╭──
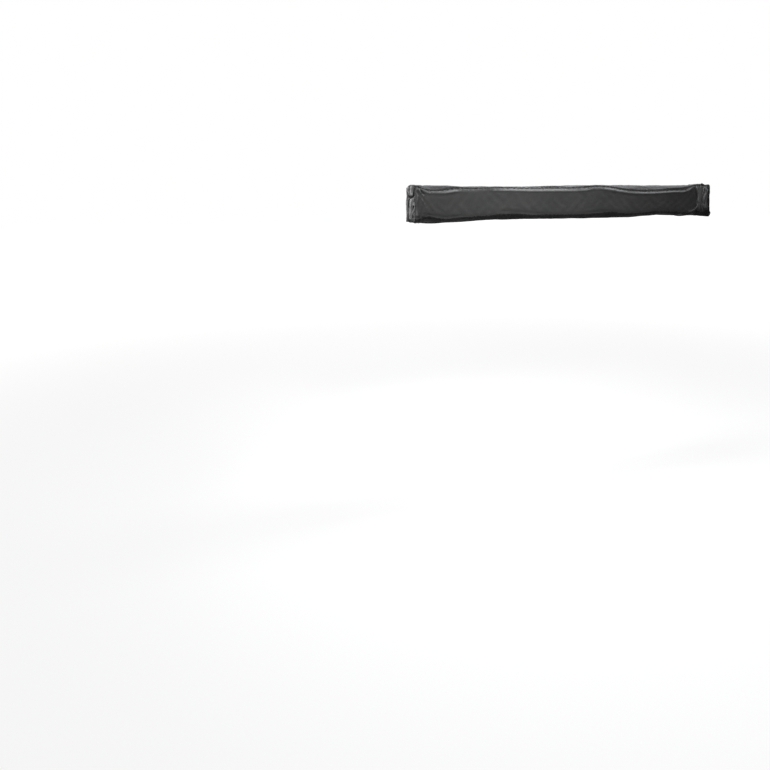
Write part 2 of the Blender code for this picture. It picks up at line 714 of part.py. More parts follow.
# The bottom panel turns up at the rail. Its beaded edge lies in the rail's lower groove.
def bag_bottom(origin):
    blade = KEDER_BLADE / 2
    edge_z = -RAIL_TOP_Z - 2 * GAP
    outer = [(KEDER_Y + blade, edge_z), (KEDER_Y + blade, BAG_LOW_Z), *bottom_run(0)]
    inner = [
        (KEDER_Y - blade, edge_z),
        (KEDER_Y - blade, BAG_LOW_Z + FABRIC),
        *bottom_run(FABRIC),
    ]
    panel = shifted([*outer, *reversed(inner)], origin)
    bead = shifted(
        [(KEDER_Y + blade, edge_z - FABRIC), (KEDER_Y - blade, edge_z - FABRIC), *keder_bead(-KEDER_Z, -1)],
        origin,
    )
    return combined(
        "bag_bottom",
        prism_x("panel", panel, -PANEL_HALF, PANEL_HALF),
        [("UNION", prism_x("bead", bead, -RAIL_HALF, RAIL_HALF))],
    )


# The round bead of a fabric edge, from one side of its blade to the other, seen along X.
def keder_bead(middle_z, blade_up):
    half = math.asin(KEDER_BLADE / 2 / KEDER_BEAD)
    turns = [half + (2 * math.pi - 2 * half) * i / BEAD_STEPS for i in range(BEAD_STEPS + 1)]
    return [
        (KEDER_Y - KEDER_BEAD * math.sin(a), middle_z + blade_up * KEDER_BEAD * math.cos(a)) for a in turns
    ]


def shifted(outline, origin):
    return [(y - origin[0], z - origin[1]) for y, z in outline]


def bag_front(origin):
    outline = [
        (BAG_FRONT_Y, BOTTOM_SEAM_Z + GAP),
        (BAG_FRONT_Y + FABRIC, BOTTOM_SEAM_Z + GAP),
        (BAG_FRONT_Y + FABRIC, TOP_SEAM_Z - GAP),
        (BAG_FRONT_Y, TOP_SEAM_Z - GAP),
    ]
    return prism_x("bag_front", shifted(outline, origin), -PANEL_HALF, PANEL_HALF)


def top_run(inside):
    centre = (BAG_FRONT_Y + TOP_CORNER, BAG_TOP_Z - TOP_CORNER)
    return [(BAG_FRONT_Y + inside, TOP_SEAM_Z), *arc(centre, TOP_CORNER - inside, 180, 90)]


def bag_top(origin):
    back = KEDER_Y - KEDER_BLADE / 2 - GAP
    outer = [*top_run(0), (back, BAG_TOP_Z)]
    inner = [*top_run(FABRIC), (back, BAG_TOP_Z - FABRIC)]
    outline = shifted([*outer, *reversed(inner)], origin)
    return prism_x("bag_top", outline, -PANEL_HALF, PANEL_HALF)


def zip_strip():
    blade = KEDER_BLADE / 2
    bead = keder_bead(KEDER_Z, 1)
    outline = [(KEDER_Y + blade, BAG_TOP_Z), (KEDER_Y - blade, BAG_TOP_Z), *bead]
    return prism_x("zip_strip", outline, -RAIL_HALF, RAIL_HALF)


# An end panel about the vertical fold where it meets the front panel.
def bag_end(side):
    corner_low = (BAG_FRONT_Y + BOTTOM_CORNER, BAG_LOW_Z + BOTTOM_CORNER)
    corner_high = (BAG_FRONT_Y + TOP_CORNER, BAG_TOP_Z - TOP_CORNER)
    section = [
        (-FABRIC, BAG_LOW_Z),
        *arc(corner_low, BOTTOM_CORNER, 270, 180),
        *arc(corner_high, TOP_CORNER, 180, 90),
        (-FABRIC, BAG_TOP_Z),
    ]
    fold_y = BAG_FRONT_Y + END_HINGE_INSET
    outline = [(y - fold_y, z) for y, z in section]
    near = side * (BAG_HALF - FABRIC) - side * END_FOLD_X
    far = side * BAG_HALF - side * END_FOLD_X
    return prism_x("bag_end", outline, min(near, far), max(near, far))


# The zip's slider on the seam, with its pull tab lying towards the rear.
def zip_slider():
    low = GAP
    high = low + SLIDER_HEIGHT
    body = box(
        "zip_slider",
        (-SLIDER_LENGTH / 2, -SLIDER_WIDTH / 2, low),
        (SLIDER_LENGTH / 2, SLIDER_WIDTH / 2, high),
    )
    tab_z = low + SLIDER_HEIGHT / 2 - TAB_THICKNESS / 2
    tab = box(
        "tab",
        (SLIDER_LENGTH / 4, -TAB_WIDTH / 2, tab_z),
        (SLIDER_LENGTH / 2 + TAB_LENGTH, TAB_WIDTH / 2, tab_z + TAB_THICKNESS),
    )
    return combined("zip_slider", body, [("UNION", tab)])


def build_mount(look):
    mount = add_empty("mount", (0, 0, 0))
    add_piece("backing_rail", backing_rail(), look["rail_aluminium"], mount)
    add_piece("front_end_cap", end_cap("front_end_cap", -1), look["black_plastic"], mount)
    add_piece("rear_end_cap", end_cap("rear_end_cap", 1), look["black_plastic"], mount)
    bracket_mesh = bracket()
    bolt_mesh = bracket_bolt()
    for name, x in (("front", FRONT_BRACKET_X), ("rear", REAR_BRACKET_X)):
        add_piece(f"{name}_bracket", bracket_mesh, look["bracket_black"], mount, (x, 0, 0))
        add_piece(f"{name}_bracket_bolt", bolt_mesh, look["bright_steel"], mount, (x, 0, T_SLOT_Z))
    hub_place = (PIVOT_X, PIVOT_Y, 0)
    add_piece("hub_bracket", hub_bracket(), look["cast_black"], mount, hub_place)
    add_piece("zip_strip", zip_strip(), look["bag_cloth"], mount)
    return mount


def build_arms(look, mount):
    tube = arm_tube()
    tip = arm_tip()
    pin = hinge_pin()
    middle_knuckle = knuckle(True)
    last_knuckle = knuckle(False)
    pivot_pin = leg_pin()
    canopy = canopy_panel()
    leg_meshes = [leg_outer(), leg_collar(), leg_knob(), leg_inner(), leg_foot()]
    parent = mount
    place = (PIVOT_X, PIVOT_Y, 0)
    for number in range(1, ARM_COUNT + 1):
        arm = add_empty(f"arm_{number}_joint", place, parent)
        add_piece(f"arm_{number}_pin", pin, look["bright_steel"], parent, place)
        knuckle_mesh = last_knuckle if number == ARM_COUNT else middle_knuckle
        add_piece(f"arm_{number}_knuckle", knuckle_mesh, look["cast_black"], arm)
        add_piece(f"arm_{number}_tube", tube, look["tube_aluminium"], arm)
        add_piece(f"arm_{number}_tip", tip, look["cast_black"], arm)
        add_piece(f"canopy_panel_{number}", canopy, look["canopy_cloth"], arm)
        pivot = (LEG_PIVOT_X, -ARM_PITCH / 2, LEG_PIVOT_Z)
        add_piece(f"leg_{number}_pin", pivot_pin, look["bright_steel"], arm, pivot)
        build_leg(look, number, arm, pivot, leg_meshes)
        parent = arm
        place = (0, -ARM_PITCH, 0)


def build_leg(look, number, arm, pivot, meshes):
    outer, collar, knob, inner, foot = meshes
    leg = add_empty(f"leg_{number}_joint", pivot, arm)
    add_piece(f"leg_{number}_outer", outer, look["tube_aluminium"], leg)
    add_piece(f"leg_{number}_collar", collar, look["black_plastic"], leg)
    add_piece(f"leg_{number}_knob", knob, look["black_plastic"], leg, (COLLAR_MIDDLE, 0, 0))
    slide = add_empty(f"leg_{number}_slide", (0, 0, 0), leg)
    add_piece(f"leg_{number}_inner", inner, look["tube_aluminium"], slide)
    add_piece(f"leg_{number}_foot", foot, look["foot_rubber"], slide)


def build_bag(look, mount):
    cloth = look["bag_cloth"]
    rail_edge = (KEDER_Y, -KEDER_Z)
    lower_seam = (BAG_FRONT_Y + FABRIC / 2, BOTTOM_SEAM_Z)
    upper_seam = (BAG_FRONT_Y + FABRIC / 2, TOP_SEAM_Z)
    bottom = add_empty("bag_bottom_joint", (0, *rail_edge), mount)
    front_place = (0, lower_seam[0] - rail_edge[0], lower_seam[1] - rail_edge[1])
    front = add_empty("bag_front_joint", front_place, bottom)
    top_place = (0, upper_seam[0] - lower_seam[0], upper_seam[1] - lower_seam[1])
    top = add_empty("bag_top_joint", top_place, front)
    add_piece("bag_bottom", bag_bottom(rail_edge), cloth, bottom)
    add_piece("bag_front", bag_front(lower_seam), cloth, front)
    add_piece("bag_top", bag_top(upper_seam), cloth, top)
    fold_y = BAG_FRONT_Y + END_HINGE_INSET - lower_seam[0]
    for name, side in (("front", -1), ("rear", 1)):
        end = add_empty(f"bag_{name}_end_joint", (side * END_FOLD_X, fold_y, -lower_seam[1]), front)
        add_piece(f"bag_{name}_end", bag_end(side), cloth, end)
    slider_place = (BAG_HALF - SLIDER_FROM_END, KEDER_Y, BAG_TOP_Z)
    slider = add_empty("zip_slider_joint", slider_place, mount)
    add_piece("zip_slider", zip_slider(), look["black_plastic"], slider)


def main():
    for old in list(bpy.data.objects):
        bpy.data.objects.remove(old)
    look = looks()
    mount = build_mount(look)
    build_arms(look, mount)
    build_bag(look, mount)


main()
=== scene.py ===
import math

import bmesh
import bpy
import numpy as np
from mathutils import Matrix, Vector


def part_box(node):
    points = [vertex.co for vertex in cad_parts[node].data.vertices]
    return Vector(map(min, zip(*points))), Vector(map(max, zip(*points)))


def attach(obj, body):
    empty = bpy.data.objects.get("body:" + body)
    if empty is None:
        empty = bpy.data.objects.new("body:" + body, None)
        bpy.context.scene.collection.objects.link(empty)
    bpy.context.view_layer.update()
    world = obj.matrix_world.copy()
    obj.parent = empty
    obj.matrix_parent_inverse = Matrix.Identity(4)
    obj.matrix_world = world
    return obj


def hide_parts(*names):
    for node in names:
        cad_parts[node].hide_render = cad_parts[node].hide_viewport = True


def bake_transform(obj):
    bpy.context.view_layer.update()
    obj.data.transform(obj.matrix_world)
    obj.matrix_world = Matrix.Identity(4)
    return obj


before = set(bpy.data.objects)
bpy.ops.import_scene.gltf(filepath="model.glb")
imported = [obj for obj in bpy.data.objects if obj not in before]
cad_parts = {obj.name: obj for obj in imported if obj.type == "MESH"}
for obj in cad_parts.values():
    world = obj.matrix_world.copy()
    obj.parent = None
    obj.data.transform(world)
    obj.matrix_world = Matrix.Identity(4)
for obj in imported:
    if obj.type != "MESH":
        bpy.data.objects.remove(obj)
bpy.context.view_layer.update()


def addObject(name, data):
    holder = bpy.data.objects.new(name, data)
    bpy.context.scene.collection.objects.link(holder)
    return holder


# Camera, at the photograph's viewing angle
camera = {
    "place": (-2.513, -3.792, 0.130),
    "yaw": 20.68,  # degrees from straight across the vehicle, towards its rear
    "pitch": 15.35,  # degrees down
    "roll": -0.28,
    "lens": 34.97,
    "sensor": 36.0,
    "reach": 200,
}


def addCamera():
    lens = bpy.data.cameras.new("camera")
    lens.sensor_width = camera["sensor"]
    lens.lens = camera["lens"]
    lens.clip_end = camera["reach"]
    turn = Matrix()
    for angle, axis in ((-camera["yaw"], "Z"), (90 - camera["pitch"], "X"), (camera["roll"], "Z")):
        turn = turn @ Matrix.Rotation(math.radians(angle), 4, axis)
    holder = addObject("camera", lens)
    holder.matrix_world = Matrix.Translation(camera["place"]) @ turn
    bpy.context.scene.camera = holder


addCamera()
print("camera placed")


# Shader maths: a Field is one socket's value, and Nodes is the tree that it belongs to
def operator(kind, swapped=False):
    def work(self, other):
        pair = (other, self) if swapped else (self, other)
        return self.nodes.maths(kind, *pair)

    return work


class Field:
    def __init__(self, nodes, socket):
        self.nodes = nodes
        self.socket = socket

    __add__ = operator("ADD")
    __sub__ = operator("SUBTRACT")
    __rsub__ = operator("SUBTRACT", True)
    __mul__ = operator("MULTIPLY")

    def between(self, low, high):
        return self.nodes.add("ShaderNodeMapRange", {"interpolation_type": "SMOOTHSTEP"},
                              {"Value": self, "From Min": low, "From Max": high})


class Nodes:
    def __init__(self, tree):
        self.tree = tree

    def plug(self, socket, value):
        if isinstance(value, Field):
            self.tree.links.new(value.socket, socket)
        elif socket.type == "RGBA":
            socket.default_value = (*value, 1.0)
        else:
            socket.default_value = value

    # One node of any type: its settings first, then the values or links of its sockets
    def add(self, kind, settings=None, values=None, output=0):
        node = self.tree.nodes.new(kind)
        for key, value in (settings or {}).items():
            setattr(node, key, value)
        for key, value in (values or {}).items():
            self.plug(node.inputs[key], value)
        return Field(self, node.outputs[output])

    def maths(self, operation, first, second=0.0):
        return self.add("ShaderNodeMath", {"operation": operation}, {0: first, 1: second})

    def scaled(self, place, scale):
        return self.add("ShaderNodeMapping", values={"Vector": place, "Scale": scale})

    def objectPlace(self, scale=(1, 1, 1)):
        return self.scaled(self.add("ShaderNodeTexCoord", output=3), scale)

    def clothPlace(self, scale=(1, 1, 1)):
        return self.scaled(self.add("ShaderNodeUVMap", {"uv_map": "clothMap"}), scale)

    def attribute(self, name):
        return self.add("ShaderNodeAttribute", {"attribute_name": name}, output=2)

    def noise(self, place, scale, detail=2.0, roughness=0.5):
        return self.add("ShaderNodeTexNoise", values={"Vector": place, "Scale": scale, "Detail": detail,
                                                      "Roughness": roughness})

    def blend(self, amount, first, second, mode="MIX"):
        return self.add("ShaderNodeMix", {"data_type": "RGBA", "blend_type": mode},
                        {0: amount, 6: first, 7: second}, 2)

    # Whether something looks along the ray, rather than being lit by it, and whether gloss does
    def raysSeen(self):
        seen = self.add("ShaderNodeLightPath", output="Is Camera Ray")
        rays = seen.socket.node.outputs
        gloss = Field(self, rays["Is Glossy Ray"])
        through = Field(self, rays["Is Transmission Ray"])
        return self.maths("MAXIMUM", self.maths("MAXIMUM", seen, gloss), through), gloss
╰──
From the line with "look = looks()" through the line with "bpy.context.scene.collection.objects.link(empty)", set down every line exactly and nothing besides.

    look = looks()
    mount = build_mount(look)
    build_arms(look, mount)
    build_bag(look, mount)


main()
=== scene.py ===
import math

import bmesh
import bpy
import numpy as np
from mathutils import Matrix, Vector


def part_box(node):
    points = [vertex.co for vertex in cad_parts[node].data.vertices]
    return Vector(map(min, zip(*points))), Vector(map(max, zip(*points)))


def attach(obj, body):
    empty = bpy.data.objects.get("body:" + body)
    if empty is None:
        empty = bpy.data.objects.new("body:" + body, None)
        bpy.context.scene.collection.objects.link(empty)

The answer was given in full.